Si donc, mes très chers frères, vous craignez tant les hommes, craignez plus encore Dieu et gardez-vous de lui déplaire... regardez au très bon Père pour faire sa volonté... et puisque sans la foi on ne peut plaire à Dieu et que la foi est de ce qu'on entend par la parole de Dieu, écoutez Sa sainte voix, Sa sainte parole, comme de vraies brebis de Jésus, quelque défense que les hommes vous en fassent. Car mieux vaut obéir à Dieu qu'aux hommes et plus est à craindre notre Seigneur que l'homme... l'alliance que Dieu a faite avec les fidèles ne peut être rompue ni ébranlée... car notre Seigneur a dit que quiconque touche à ceux qui croient en lui, touche à la prunelle de Son œil... que personne donc n'ait honte de l'Évangile ; faites-le progresser, écoutez-le, parlez-en sans avoir égard à personne et n'écoutant que Dieu seul. Et faites-le en toute modestie, sans injures ni contention... mais recevez les faibles en toute douceur d'esprit, afin que Dieu soit honoré en vous et que votre prochain soit édifié. Sa grâce et la bénédiction de Jésus notre Sauveur soit avec vous tous, amen ! »

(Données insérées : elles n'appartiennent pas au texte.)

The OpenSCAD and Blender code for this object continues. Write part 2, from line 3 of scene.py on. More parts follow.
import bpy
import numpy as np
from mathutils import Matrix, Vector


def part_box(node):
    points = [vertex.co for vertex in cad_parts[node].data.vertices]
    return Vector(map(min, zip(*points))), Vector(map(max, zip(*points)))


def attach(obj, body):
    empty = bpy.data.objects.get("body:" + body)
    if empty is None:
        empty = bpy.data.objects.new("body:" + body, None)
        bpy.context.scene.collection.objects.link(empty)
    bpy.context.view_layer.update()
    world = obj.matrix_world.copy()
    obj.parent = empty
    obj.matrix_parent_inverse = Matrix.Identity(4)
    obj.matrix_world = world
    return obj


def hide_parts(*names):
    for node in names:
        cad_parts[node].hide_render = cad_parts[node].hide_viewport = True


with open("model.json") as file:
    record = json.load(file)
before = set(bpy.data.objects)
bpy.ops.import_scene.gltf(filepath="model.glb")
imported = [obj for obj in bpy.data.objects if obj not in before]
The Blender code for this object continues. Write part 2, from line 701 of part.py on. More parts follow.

Cette lettre était ce que la Bible appelle « une parole dite à propos », car peu de mois avant que Farel l'eût écrite, Zwingli tombait l'épée à la main sur le champ de bataille de Cappel. Il ne s'était pas contenté des armées qu'Élisée voyait sur la montagne et il put se rappeler, mais trop tard, que « celui qui prend l'épée périra par l'épée. » Dieu avait enseigné Guillaume Farel d'une manière bien différente.